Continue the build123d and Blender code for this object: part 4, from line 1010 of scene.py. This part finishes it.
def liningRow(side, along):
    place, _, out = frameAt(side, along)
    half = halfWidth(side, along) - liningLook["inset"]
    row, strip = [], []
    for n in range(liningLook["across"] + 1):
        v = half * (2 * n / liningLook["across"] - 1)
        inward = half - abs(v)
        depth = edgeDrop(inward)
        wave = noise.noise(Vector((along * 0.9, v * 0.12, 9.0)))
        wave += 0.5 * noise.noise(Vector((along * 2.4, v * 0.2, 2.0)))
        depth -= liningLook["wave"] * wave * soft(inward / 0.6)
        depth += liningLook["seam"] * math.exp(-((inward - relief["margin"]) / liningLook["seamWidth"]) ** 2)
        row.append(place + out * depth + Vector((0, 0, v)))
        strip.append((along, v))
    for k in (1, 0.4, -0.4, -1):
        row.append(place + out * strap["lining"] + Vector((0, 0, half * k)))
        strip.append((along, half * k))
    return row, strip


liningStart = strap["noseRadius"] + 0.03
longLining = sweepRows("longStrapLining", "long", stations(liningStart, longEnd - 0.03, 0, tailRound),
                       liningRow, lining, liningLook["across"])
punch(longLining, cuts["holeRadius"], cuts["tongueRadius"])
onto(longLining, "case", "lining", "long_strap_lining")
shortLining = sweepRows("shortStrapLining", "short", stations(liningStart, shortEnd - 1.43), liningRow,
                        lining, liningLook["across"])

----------

▶ [DESCRIPTION OF THE TASK] Write out all the data again, exactly as it appears.

▶ [ANSWER BELOW]
Continue the build123d and Blender code for this object: part 4, from line 1010 of scene.py. This part finishes it.
def liningRow(side, along):
    place, _, out = frameAt(side, along)
    half = halfWidth(side, along) - liningLook["inset"]
    row, strip = [], []
    for n in range(liningLook["across"] + 1):
        v = half * (2 * n / liningLook["across"] - 1)
        inward = half - abs(v)
        depth = edgeDrop(inward)
        wave = noise.noise(Vector((along * 0.9, v * 0.12, 9.0)))
        wave += 0.5 * noise.noise(Vector((along * 2.4, v * 0.2, 2.0)))
        depth -= liningLook["wave"] * wave * soft(inward / 0.6)
        depth += liningLook["seam"] * math.exp(-((inward - relief["margin"]) / liningLook["seamWidth"]) ** 2)
        row.append(place + out * depth + Vector((0, 0, v)))
        strip.append((along, v))
    for k in (1, 0.4, -0.4, -1):
        row.append(place + out * strap["lining"] + Vector((0, 0, half * k)))
        strip.append((along, half * k))
    return row, strip


liningStart = strap["noseRadius"] + 0.03
longLining = sweepRows("longStrapLining", "long", stations(liningStart, longEnd - 0.03, 0, tailRound),
                       liningRow, lining, liningLook["across"])
punch(longLining, cuts["holeRadius"], cuts["tongueRadius"])
onto(longLining, "case", "lining", "long_strap_lining")
shortLining = sweepRows("shortStrapLining", "short", stations(liningStart, shortEnd - 1.43), liningRow,
                        lining, liningLook["across"])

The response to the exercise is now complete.